6. LOSING TO LOSERS: On Aug. 14 at Busch Stadium, the Cardinals hosted the rival Chicago Cubs with Chris Carpenter on the mound opposite Carlos Zambrano. This was the pivot of the season. The Cardinals lost, 3-2, with Zambrano outpitching Carpenter and the Cardinals botching three bunt attempts. La Russa was in a luxury box serving his suspension, watching the game unravel with the fans. Colby Rasmus was also injured the game, contributing the Cardinals' offensive struggles. This game also representing a chronic and costly habit for the Cardinals: losing to losing teams. During one stretch that dropped them out of first place, the Cardinals went 3-20 against teams with records below .500, and one question facing La Russa in spring training is why that happened and how to stop it from costing them the division again. ‘Nuff said.

5. FORTUNE 400: On Aug. 26 in Washington D.C., Albert Pujols became the 47th player in baseball history to reach 400. It was the milestone swing of another historic season from the Cardinals' first baseman. He hinted at a late-season run for the Triple Crown, and he finished the year leading the league in RBIs and home runs. It was the first time in his career that he took the NL's RBI jewel, and it made him the fifth player since Ducky Medwick's Triple Crown in 1937 to complete a "career" Triple Crown in the National League. The superlatives keep coming for Pujols, who also joined Ted Williams and Stan Musial as four-time runner-ups in MVP voting. All of that sets the stage for the biggest negotiations in Cardinals' history as they attempt to sign him in the coming month to a "Cardinal for Life" contract. Whatever happens, we know what the No. 1 story for 2011 will be.

4. ACE HIGH: For the first time in his career, Adam Wainwright won 20 games and for the second time in two years he was outdone for the Cy Young Award. He did not, however, leave the season empty-handed. Wainwright's second-place finish in the NL vote triggered a $21-million, two-year option at the end of his contract. If he finishes this season healthy (i.e., not on the DL), the Cardinals will have themselves a bargain for 2012 and 2013. In 100+ starts since July 2007, Wainwright's 2.68 ERA is better than any other starter in the majors, besting Roy Halladay, Tim Lincecum and Felix Hernandez. He is arguably the best pitcher in the division, and 2011 likely marks the year he arrives, as Carpenter suggested in 2010, as the Cardinals' ace.

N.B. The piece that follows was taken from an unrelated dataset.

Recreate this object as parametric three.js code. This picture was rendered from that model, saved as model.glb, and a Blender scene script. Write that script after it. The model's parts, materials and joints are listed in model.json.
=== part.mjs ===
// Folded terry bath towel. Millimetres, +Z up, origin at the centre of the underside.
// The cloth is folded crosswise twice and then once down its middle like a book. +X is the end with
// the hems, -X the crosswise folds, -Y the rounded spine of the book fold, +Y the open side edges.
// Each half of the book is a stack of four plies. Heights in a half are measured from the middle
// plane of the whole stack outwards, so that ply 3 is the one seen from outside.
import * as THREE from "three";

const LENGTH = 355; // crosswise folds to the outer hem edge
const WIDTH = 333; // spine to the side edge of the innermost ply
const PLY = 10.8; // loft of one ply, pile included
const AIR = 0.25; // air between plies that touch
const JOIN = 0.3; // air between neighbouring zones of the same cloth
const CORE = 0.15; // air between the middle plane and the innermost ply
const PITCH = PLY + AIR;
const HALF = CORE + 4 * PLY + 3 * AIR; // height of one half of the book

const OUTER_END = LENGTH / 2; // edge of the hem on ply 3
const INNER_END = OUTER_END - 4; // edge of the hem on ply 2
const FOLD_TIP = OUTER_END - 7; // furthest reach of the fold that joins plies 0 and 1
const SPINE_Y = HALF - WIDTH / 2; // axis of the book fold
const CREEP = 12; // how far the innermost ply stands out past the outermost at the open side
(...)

3. WHAT'S EATING COLBY RASMUS?: It was probably the biggest news story of the second half of the season as Joe Strauss, the Big Kahuna of baseball writers, reported that center fielder Rasmus had requested a trade during the season. Rasmus' restlessness was obvious, but that it reached a breaking point for the kid slugger was striking. What followed was a denial that sucked in some outlets and then, later, a potential reconciliation, one that still seems wobbly. Rasmus and La Russa each insist they can get along. Spring training will offer the first caucus. There was a subplot, however, that was just as interesting. With pointed comments, Pujols interjected himself into the squabble and expressed that Rasmus should be happy or move on ("You never know with him," Pujols said). That same day and again later, Pujols pulled Rasmus aside for some lengthy talks. According to both players, they were not one-way conversations. Rasmus later described how he felt the clubhouse open up to him after those conversations. What could have turned sour and left a young, talented player frozen out and packaged for a move may prove to be a turning point. That remains to be seen. What's clear is Rasmus' potential. His .859 OPS led all center fielders who had enough plate appearances at the position to qualify for the batting title, and that is worth keeping around.

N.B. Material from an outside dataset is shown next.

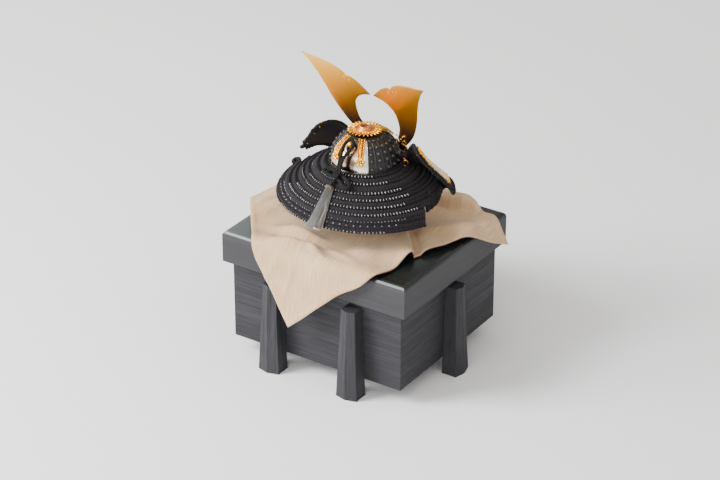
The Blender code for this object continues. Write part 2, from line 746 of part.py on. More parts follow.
def bow_loop(offsets, lift):
    """Points on the lames, from offsets to the knot as shares of a loop's length."""
    return [on_neck(KNOT_SIDE + x * BOW_LOOP, BAND_RADIUS + KNOT_BEHIND_BAND + y * BOW_LOOP, lift)
            for x, y in offsets]


def add_cord(name, points, material):
    """A closed loop of cord, used to make up the bow."""
    bm = bmesh.new()
    count = 4 * len(points)
    add_tube(bm, [spline(points, i / count, closed=True) for i in range(count)], CORD_RADIUS, 6, closed=True)
    return make_object(name, bm, material)


def build_bow(cord):
    """The cord: an arch round the boss, two strands to a knot, and a loop on each side of it."""
    point, out, down = boss_frame()
    side = Vector((1, 0, 0))
    knot = on_neck(KNOT_SIDE, BAND_RADIUS + KNOT_BEHIND_BAND, LAME_TOP_LIFT + KNOT_THICKNESS * 0.75)
    reach = BOSS_RADIUS + GAP * 2 + CORD_RADIUS
    height = out * (2 * RING_WIRE_RADIUS + 4 * GAP + CORD_RADIUS)
    centre = point + height
    apart = CORD_RADIUS * 1.3
    fall = between(centre, knot, 0.55) + Vector((0, 0.0015, 0.0025))
    arch = [knot + side * apart, fall + side * apart, centre + side * reach + down * 0.001,
            centre - down * reach, centre - side * reach + down * 0.001,
            fall - side * apart, knot - side * apart]
    lift = LAME_TOP_LIFT + CORD_RADIUS * 1.4
    left = bow_loop([(0.05, -0.11), (0.42, -0.27), (0.81, -0.34), (1.00, -0.20),
                     (0.78, -0.03), (0.41, 0.05), (0.05, 0.10)], lift)
    right = bow_loop([(-0.05, -0.10), (-0.38, -0.03), (-0.75, 0.14), (-0.92, 0.31),
                      (-0.72, 0.42), (-0.39, 0.29), (-0.05, 0.11)], lift)
    bm = bmesh.new()
    wide, thick = KNOT_WIDTH / 2, KNOT_THICKNESS / 2
    profile = [(0, -thick), (0.75 * wide, -0.7 * thick), (wide, 0), (0.75 * wide, 0.7 * thick), (0, thick)]
    add_turned(bm, profile, 12, lambda p: knot + p)
    bow = make_object("bow", bm, cord)
    for name, route in (("bow_arch", arch), ("bow_left", left), ("bow_right", right)):
        strand = add_cord(name, route, cord)
        strand.hide_render = True
        strand.display_type = "WIRE"
        union = bow.modifiers.new(name, "BOOLEAN")
        union.operation = "UNION"
        union.use_self = True
        union.object = strand
    return bow


def build_tassel(silk):
    """A flattened cone of silk lying down the lames below the knot, with shallow locks along it."""
    rows, columns = 9, 9
    lower, upper = [], []
    for r in range(rows):
        share = r / (rows - 1)
        x = between(TASSEL_TOP_SIDE, TASSEL_FOOT_SIDE, share)
        y = between(BAND_RADIUS + TASSEL_BEHIND_BAND, RIM_CENTRE_Y + RIM_HALF_DEPTH + TASSEL_PAST_RIM, share)
        half = between(TASSEL_TOP_WIDTH, TASSEL_FOOT_WIDTH, share) / 2
        low_row, top_row = [], []
        for c in range(columns):
            s = 2 * c / (columns - 1) - 1
            floor = LAME_TOP_LIFT + GAP
            crown = TASSEL_THICKNESS * math.sqrt(max(1 - s * s, 0.1)) * (1.0 if c % 2 else 0.86)
            low_row.append(on_neck(x + s * half, y, floor))
            top_row.append(on_neck(x + s * half, y, floor + crown))
        lower.append(low_row)
        upper.append(top_row)
    bm = bmesh.new()
    add_sheet(bm, upper, lower)
    return make_object("tassel", bm, silk)


# Turnbacks


def turnback_point(side, u, v, lift=0.0):
    """A point on a turnback: u from its top to its tip, v from the free edge to its foot on the lames."""
    def surface(u, v):
        edge = spline([(x * TURNBACK_REACH, -y * TURNBACK_SWEEP, BOWL_FOOT_Z + z * TURNBACK_RISE)
                       for x, y, z in TURNBACK_EDGE], u)
        bend = edge + TURNBACK_FORWARD * TURNBACK_BEND
        share = between(0.03, 0.64, u)
        clear = TURNBACK_FOOT_CLEAR / between(NECK_TOP_RADIUS, RIM_HALF_WIDTH, share)
        foot = neck_point(share, UPPER_LAME_END + clear, LAME_THICKNESS)
        return edge * (1 - v) ** 2 + bend * 2 * v * (1 - v) + foot * v * v

    point = surface(u, v)
    step = 1e-3
    along = surface(u + step, v) - surface(u - step, v)
    across = surface(u, v + step) - surface(u, v - step)
    normal = across.cross(along).normalized()
    point += normal * lift
    return Vector((side * point.x, point.y, point.z))


def build_turnback(name, side, lacing):
    u_rows = [r / 8 for r in range(9)]
    v_rows = [c / 6 for c in range(7)]
    lower = [[turnback_point(side, u, v, -TURNBACK_THICKNESS / 2) for v in v_rows] for u in u_rows]
    upper = [[turnback_point(side, u, v, TURNBACK_THICKNESS / 2) for v in v_rows] for u in u_rows]
    bm = bmesh.new()
    add_sheet(bm, upper, lower)
    return make_object(name, bm, lacing)


def build_panel(name, side, brocade):
    """The brocade panel on a turnback's front face, inside its edge."""
    u_rows = [between(0.08, 0.93, r / 8) for r in range(9)]
    v_rows = [between(0.08, 0.60, c / 4) for c in range(5)]
    foot = TURNBACK_THICKNESS / 2 + GAP
    lower = [[turnback_point(side, u, v, foot) for v in v_rows] for u in u_rows]
    upper = [[turnback_point(side, u, v, foot + PANEL_THICKNESS) for v in v_rows] for u in u_rows]
    bm = bmesh.new()
    add_sheet(bm, upper, lower)
    return make_object(name, bm, brocade)


# Front


def visor_top(x, y):
    """Height of the visor's upper face over a place."""
    return BOWL_FOOT_Z - GAP - VISOR_SLOPE * (math.hypot(x, y) - BAND_RADIUS - GAP)


def build_visor(lacquer):
    """The peak, sloping down and forward from the band."""
    columns = 20
    lower, upper = [], []
    for r in range(3):
        share = r / 2
        low_row, top_row = [], []
        for c in range(columns + 1):
            s = 2 * c / columns - 1
            angle = math.pi + s * VISOR_HALF_ANGLE
            reach = VISOR_REACH * share * (1 - 0.75 * s * s)
            point = polar(angle, BAND_RADIUS + GAP + reach, 0)
            point.z = visor_top(point.x, point.y)
            top_row.append(point)
            low_row.append(point - Vector((0, 0, VISOR_THICKNESS)))
        lower.append(low_row)
        upper.append(top_row)
    bm = bmesh.new()
    add_sheet(bm, upper, lower)
    return make_object("visor", bm, lacquer)


def build_horn_mount(gold):
    """The socket plate: it stands on the visor, against the front of the horns' roots."""
    columns = 16
    lower, upper = [], []
    for r in range(3):
        low_row, top_row = [], []
        for c in range(columns + 1):
            s = 2 * c / columns - 1
            x = s * MOUNT_HALF_WIDTH
            foot = 0.0
            for _ in range(4):
                foot = visor_top(x, horn_y(x, foot) - HORN_THICKNESS) + GAP - BOWL_FOOT_Z
            height = foot + MOUNT_HEIGHT * r / 2 * (1 - 0.45 * s * s)
            back = horn_y(x, height) - HORN_THICKNESS / 2 - GAP
            low_row.append(Vector((x, back, BOWL_FOOT_Z + height)))
            top_row.append(Vector((x, back - MOUNT_THICKNESS, BOWL_FOOT_Z + height)))
        lower.append(low_row)
        upper.append(top_row)
    bm = bmesh.new()
    add_sheet(bm, upper, lower)
    return make_object("horn_mount", bm, gold)


def horn_y(x, height):
    """Where the horn plate lies, leaning back and cupped."""
    toe = HORN_TOE * max(HORN_TOE_HEIGHT - height, 0)
    return HORN_FOOT_Y + HORN_LEAN * (height - HORN_ROOT_HEIGHT) + HORN_CUP * x * x - toe


def build_horn(name, side, gold):
    """A thin blade between its two edges, cupped round the bowl."""
    columns = 4
    back, front = [], []
    for inner_x, inner_h, outer_x, outer_h in HORN_EDGES:
        back_row, front_row = [], []
        for c in range(columns):
            x = between(inner_x, outer_x, c / (columns - 1)) * HORN_REACH
            height = HORN_ROOT_HEIGHT + between(inner_h, outer_h, c / (columns - 1)) * HORN_LENGTH
            y = horn_y(x, height)
            back_row.append(Vector((side * x, y + HORN_THICKNESS / 2, BOWL_FOOT_Z + height)))
            front_row.append(Vector((side * x, y - HORN_THICKNESS / 2, BOWL_FOOT_Z + height)))
        back.append(back_row)
        front.append(front_row)
    bm = bmesh.new()
    add_sheet(bm, back, front)
    return make_object(name, bm, gold)


# Eyelets


def build_eyelet(name, side, gold, red):
    """A small gold ring lying by the bowl, with a red bead at its head."""
    lift = LAME_THICKNESS * 2 + 3 * GAP + EYELET_WIRE_RADIUS
    centre = neck_point(0.08, side * EYELET_ANGLE, lift)
    slope = (neck_point(0.12, side * EYELET_ANGLE) - neck_point(0.04, side * EYELET_ANGLE)).normalized()
    across = slope.cross(Vector((0, 0, 1))).normalized()
    out = across.cross(slope)
    turns = [2 * math.pi * i / 12 for i in range(12)]
    loop = [centre + (slope * math.cos(a) * 1.35 + across * math.sin(a)) * EYELET_RADIUS for a in turns]
    bm = bmesh.new()
    add_tube(bm, loop, EYELET_WIRE_RADIUS, 5, closed=True, up=out)
    make_object(name, bm, gold)
    bead = centre + out * (EYELET_WIRE_RADIUS + GAP + BEAD_RADIUS) - slope * EYELET_RADIUS * 0.9
    bm = bmesh.new()
    bmesh.ops.create_icosphere(bm, subdivisions=2, radius=BEAD_RADIUS)
    bmesh.ops.translate(bm, vec=bead, verts=bm.verts)
    make_object(f"{name}_bead", bm, red, sharp_angle=60)


def main():
    for obj in list(bpy.data.objects):
        bpy.data.objects.remove(obj)

    wood = principled("stained_wood", rgb(86, 86, 92), 0.55)
    lid = principled("lid_lacquer", rgb(62, 66, 68), 0.3)
    lacquer = principled("black_lacquer", rgb(30, 31, 34), 0.3)
    lacing = principled("purple_black_lacing", rgb(48, 42, 52), 0.8)
    gold = principled("gold", rgb(222, 160, 50), 0.25, 1.0)
    silver = principled("silver", rgb(205, 190, 184), 0.15, 1.0)
    silk = principled("beige_silk", rgb(200, 180, 155), 0.6)
    brocade = principled("silver_brocade", rgb(196, 186, 168), 0.5, 0.3)
    cord = principled("black_cord", rgb(36, 38, 40), 0.8)
    tassel = principled("grey_silk", rgb(132, 134, 136), 0.4, 0.3)
    red = principled("red_bead", rgb(190, 40, 30), 0.2)

    build_chest_body(wood)
    build_chest_lid(lid)
    build_legs(wood)
    build_cloth(silk)
    build_post(wood)
    build_bowl(lacquer)
    build_band(lacquer)
    build_plate("back_plate", 0, silver)
    build_plate("front_plate", math.pi, silver)
    build_bar("back_bar_left", BACK_BAR_ANGLE, 0.25, gold)
    build_bar("back_bar_right", -BACK_BAR_ANGLE, 0.25, gold)
    build_bar("front_bar_left", math.pi - FRONT_BAR_ANGLE, 0.60, gold)
    build_bar("front_bar_right", math.pi + FRONT_BAR_ANGLE, 0.60, gold)
    build_crown_petals(gold)
    build_crown_collar(gold)
    build_boss(gold)
    build_ring(gold)
    build_bow(cord)
    build_tassel(tassel)
    for index in range(len(LAMES)):
        build_lame(index, lacing)
    for name, side in (("left", 1), ("right", -1)):
        build_turnback(f"turnback_{name}", side, lacing)
        build_panel(f"turnback_panel_{name}", side, brocade)
        build_horn(f"horn_{name}", side, gold)
        build_eyelet(f"side_eyelet_{name}", side, gold, red)
    build_visor(lacquer)
    build_horn_mount(gold)


main()
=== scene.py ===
"""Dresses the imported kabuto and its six-legged chest, and sets up the picture.

Metres, +Z up, the helmet's front to -Y, the wearer's left to +X. Angles round the helmet run from the
back (+Y), positive towards +X, as in the part. Shapes are numpy grids of points, laid out row by row.
"""
import math

import bpy
import numpy as np
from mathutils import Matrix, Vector


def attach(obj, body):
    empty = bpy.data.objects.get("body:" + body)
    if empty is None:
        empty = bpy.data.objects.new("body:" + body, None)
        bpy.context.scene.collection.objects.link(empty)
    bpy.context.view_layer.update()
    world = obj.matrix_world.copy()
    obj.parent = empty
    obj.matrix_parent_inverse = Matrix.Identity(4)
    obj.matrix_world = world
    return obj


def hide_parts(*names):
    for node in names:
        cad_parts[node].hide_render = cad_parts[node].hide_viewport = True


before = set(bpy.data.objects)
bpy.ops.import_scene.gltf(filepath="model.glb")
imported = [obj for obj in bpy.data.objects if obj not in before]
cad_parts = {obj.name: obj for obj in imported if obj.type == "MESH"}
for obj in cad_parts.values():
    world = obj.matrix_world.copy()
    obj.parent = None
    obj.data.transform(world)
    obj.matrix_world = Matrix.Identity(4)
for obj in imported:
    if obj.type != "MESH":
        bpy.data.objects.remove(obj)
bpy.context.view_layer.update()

MM = 0.001
GAP = 0.0003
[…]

2. THE NEW ORDER: It may not have delivered the drama of Rasmus' trade request or the agony of the injuries, but it was news that was both meaningful in what it acknowledged and what it changed. The Cardinals shifted their front office, promoting John Vuch to farm director and splitting VP Jeff Luhnow's responsibilities. Two of GM John Mozeliak's most-trusted advisers were shifted to new roles, including Matt Slater moving his family to St. Louis to be around the office more often. In addition to Vuch being installed atop the farm system, Mozeliak has a special assistant there to help Vuch, and the Cardinals have decided to fill the field coordinator position left open the last several years. That role serves as a quality control for development, using a coach to oversee fundamentals and teaching at all levels. Since, two members of Mozeliak's front office, including assistant GM John Abbamondi, have been offered promotions with other teams and left. The original moves were a tacit acknowledgement of the ongoing friction between the minor-league side and the major-league staff, and the bridge built to Dave Duncan and other coaches is a result of the changes. (One of Vuch's first meetings as farm director was with the major-league staff.) They were also a reorganization that will start showing its results in 2011. Drafting is only the beginning for a prospect. Development matters, too.

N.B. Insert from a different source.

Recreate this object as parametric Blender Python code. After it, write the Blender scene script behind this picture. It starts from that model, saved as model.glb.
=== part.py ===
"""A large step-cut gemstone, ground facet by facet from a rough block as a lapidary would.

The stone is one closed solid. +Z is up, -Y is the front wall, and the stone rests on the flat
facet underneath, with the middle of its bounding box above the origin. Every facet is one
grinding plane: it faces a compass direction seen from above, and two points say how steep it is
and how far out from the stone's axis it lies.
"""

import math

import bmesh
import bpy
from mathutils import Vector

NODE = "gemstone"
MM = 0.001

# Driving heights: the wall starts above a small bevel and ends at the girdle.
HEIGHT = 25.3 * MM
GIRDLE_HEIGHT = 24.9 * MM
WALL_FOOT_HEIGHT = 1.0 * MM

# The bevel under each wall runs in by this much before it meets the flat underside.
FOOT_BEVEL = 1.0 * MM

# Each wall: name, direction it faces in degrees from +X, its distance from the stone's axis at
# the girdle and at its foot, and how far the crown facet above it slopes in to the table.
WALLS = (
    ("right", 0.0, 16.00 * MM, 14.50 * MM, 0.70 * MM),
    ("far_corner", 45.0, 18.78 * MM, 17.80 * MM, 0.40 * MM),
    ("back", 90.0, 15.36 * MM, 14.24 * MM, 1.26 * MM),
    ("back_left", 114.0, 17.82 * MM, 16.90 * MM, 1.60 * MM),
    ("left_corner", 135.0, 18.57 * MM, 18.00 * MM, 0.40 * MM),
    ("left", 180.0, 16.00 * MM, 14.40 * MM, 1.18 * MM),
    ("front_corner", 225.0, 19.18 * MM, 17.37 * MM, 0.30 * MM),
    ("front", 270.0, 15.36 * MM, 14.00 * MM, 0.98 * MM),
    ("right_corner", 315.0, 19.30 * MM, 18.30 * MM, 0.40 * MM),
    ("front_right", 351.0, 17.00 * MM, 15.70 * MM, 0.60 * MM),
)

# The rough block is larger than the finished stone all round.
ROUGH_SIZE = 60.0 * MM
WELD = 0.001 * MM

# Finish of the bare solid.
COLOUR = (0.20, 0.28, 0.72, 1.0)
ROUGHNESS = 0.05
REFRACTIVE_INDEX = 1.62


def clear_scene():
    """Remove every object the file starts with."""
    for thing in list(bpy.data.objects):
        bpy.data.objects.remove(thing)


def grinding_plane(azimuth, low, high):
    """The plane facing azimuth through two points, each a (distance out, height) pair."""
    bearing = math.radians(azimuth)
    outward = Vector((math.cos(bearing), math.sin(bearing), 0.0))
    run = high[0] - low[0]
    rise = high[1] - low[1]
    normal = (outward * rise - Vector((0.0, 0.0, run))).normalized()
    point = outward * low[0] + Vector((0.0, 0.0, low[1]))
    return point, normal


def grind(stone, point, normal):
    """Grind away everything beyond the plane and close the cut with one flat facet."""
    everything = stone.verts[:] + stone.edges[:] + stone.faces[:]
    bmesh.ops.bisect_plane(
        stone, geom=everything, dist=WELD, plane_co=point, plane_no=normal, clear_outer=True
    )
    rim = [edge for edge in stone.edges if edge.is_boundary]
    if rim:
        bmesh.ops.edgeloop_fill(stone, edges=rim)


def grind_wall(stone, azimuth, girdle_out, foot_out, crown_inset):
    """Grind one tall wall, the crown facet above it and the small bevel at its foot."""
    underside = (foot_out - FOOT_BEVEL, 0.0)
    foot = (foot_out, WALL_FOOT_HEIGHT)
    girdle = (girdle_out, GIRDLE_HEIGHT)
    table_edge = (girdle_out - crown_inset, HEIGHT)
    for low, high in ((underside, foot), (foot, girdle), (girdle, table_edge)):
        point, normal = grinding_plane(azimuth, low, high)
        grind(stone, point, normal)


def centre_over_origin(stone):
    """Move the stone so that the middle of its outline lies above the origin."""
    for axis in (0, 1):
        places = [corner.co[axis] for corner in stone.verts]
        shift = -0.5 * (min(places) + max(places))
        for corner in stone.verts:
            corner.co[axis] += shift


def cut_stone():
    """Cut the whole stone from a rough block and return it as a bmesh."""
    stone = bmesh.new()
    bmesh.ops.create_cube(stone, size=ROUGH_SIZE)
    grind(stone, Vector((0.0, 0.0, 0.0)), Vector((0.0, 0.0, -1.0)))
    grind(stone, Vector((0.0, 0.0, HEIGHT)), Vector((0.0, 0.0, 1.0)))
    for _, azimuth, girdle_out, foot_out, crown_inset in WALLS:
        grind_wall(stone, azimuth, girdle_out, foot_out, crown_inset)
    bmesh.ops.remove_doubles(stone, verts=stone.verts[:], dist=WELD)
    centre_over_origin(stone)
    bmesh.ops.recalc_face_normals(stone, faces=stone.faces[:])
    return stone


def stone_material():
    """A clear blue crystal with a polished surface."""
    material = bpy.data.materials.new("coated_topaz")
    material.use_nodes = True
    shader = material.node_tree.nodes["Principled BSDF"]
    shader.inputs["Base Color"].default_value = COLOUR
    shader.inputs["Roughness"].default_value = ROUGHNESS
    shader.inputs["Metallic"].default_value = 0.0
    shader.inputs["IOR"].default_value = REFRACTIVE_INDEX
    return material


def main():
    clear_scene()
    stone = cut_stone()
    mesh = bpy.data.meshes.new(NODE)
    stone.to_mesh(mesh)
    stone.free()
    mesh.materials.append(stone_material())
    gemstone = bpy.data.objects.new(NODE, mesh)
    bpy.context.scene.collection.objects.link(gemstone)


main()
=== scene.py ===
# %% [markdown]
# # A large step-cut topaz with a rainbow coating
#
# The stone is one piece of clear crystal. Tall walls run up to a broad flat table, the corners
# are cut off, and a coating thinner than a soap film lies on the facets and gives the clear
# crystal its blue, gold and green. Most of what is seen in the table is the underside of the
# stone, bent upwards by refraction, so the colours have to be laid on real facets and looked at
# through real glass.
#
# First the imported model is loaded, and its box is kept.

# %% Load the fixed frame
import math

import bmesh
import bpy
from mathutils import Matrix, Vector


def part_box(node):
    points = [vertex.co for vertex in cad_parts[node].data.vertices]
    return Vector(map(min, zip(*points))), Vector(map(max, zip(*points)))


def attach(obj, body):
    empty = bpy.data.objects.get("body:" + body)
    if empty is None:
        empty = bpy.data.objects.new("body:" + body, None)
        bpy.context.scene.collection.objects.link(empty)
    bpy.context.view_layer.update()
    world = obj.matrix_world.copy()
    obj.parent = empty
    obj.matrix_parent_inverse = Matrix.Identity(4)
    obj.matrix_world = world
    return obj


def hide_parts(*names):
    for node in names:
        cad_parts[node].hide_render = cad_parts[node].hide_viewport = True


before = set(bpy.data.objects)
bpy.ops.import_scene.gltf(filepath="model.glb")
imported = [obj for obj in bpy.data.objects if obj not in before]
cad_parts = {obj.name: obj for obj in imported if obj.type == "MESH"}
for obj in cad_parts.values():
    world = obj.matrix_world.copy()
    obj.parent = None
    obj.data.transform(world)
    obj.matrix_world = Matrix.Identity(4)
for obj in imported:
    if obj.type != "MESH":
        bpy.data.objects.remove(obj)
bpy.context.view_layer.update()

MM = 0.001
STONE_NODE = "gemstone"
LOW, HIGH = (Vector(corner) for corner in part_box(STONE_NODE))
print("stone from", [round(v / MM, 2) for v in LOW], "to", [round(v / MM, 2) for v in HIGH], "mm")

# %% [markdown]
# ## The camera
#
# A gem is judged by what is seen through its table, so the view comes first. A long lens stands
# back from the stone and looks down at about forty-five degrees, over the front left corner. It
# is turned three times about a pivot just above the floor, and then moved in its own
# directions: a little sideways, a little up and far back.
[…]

1. HOLLIDAY SPENDING: The biggest development for the Cardinals in 2010 was also the biggest contract (so far) in Cardinals history. Matt Holliday agreed to a seven-year, $120-million contract last January that is the richest the franchise has ever completed. A big-money player for the first time in his career, Holliday then went out and had one of the best seasons of any outfielder in the NL. He's the first teammate to have a higher average than Pujols in Pujols' career, and Holliday won the Silver Slugger award. Holliday was the only outfielder in the NL to rank in the top 10 in average, on-best percentage and slugging. The year ends with Holliday making another move. Holliday, embracing the role as a franchise fixture, has brought his family north to call the St. Louis area home.

***

Now, go ahead. Offer up some others. Agree or argue with the ones above. Most of all, enjoy the weekend ahead and thanks for letting me pop in for a brief break from my winter hiatus here. The blog will return to regularly scheduled programming next week. Happy New Year.

Pitchers and catchers report in 45 days.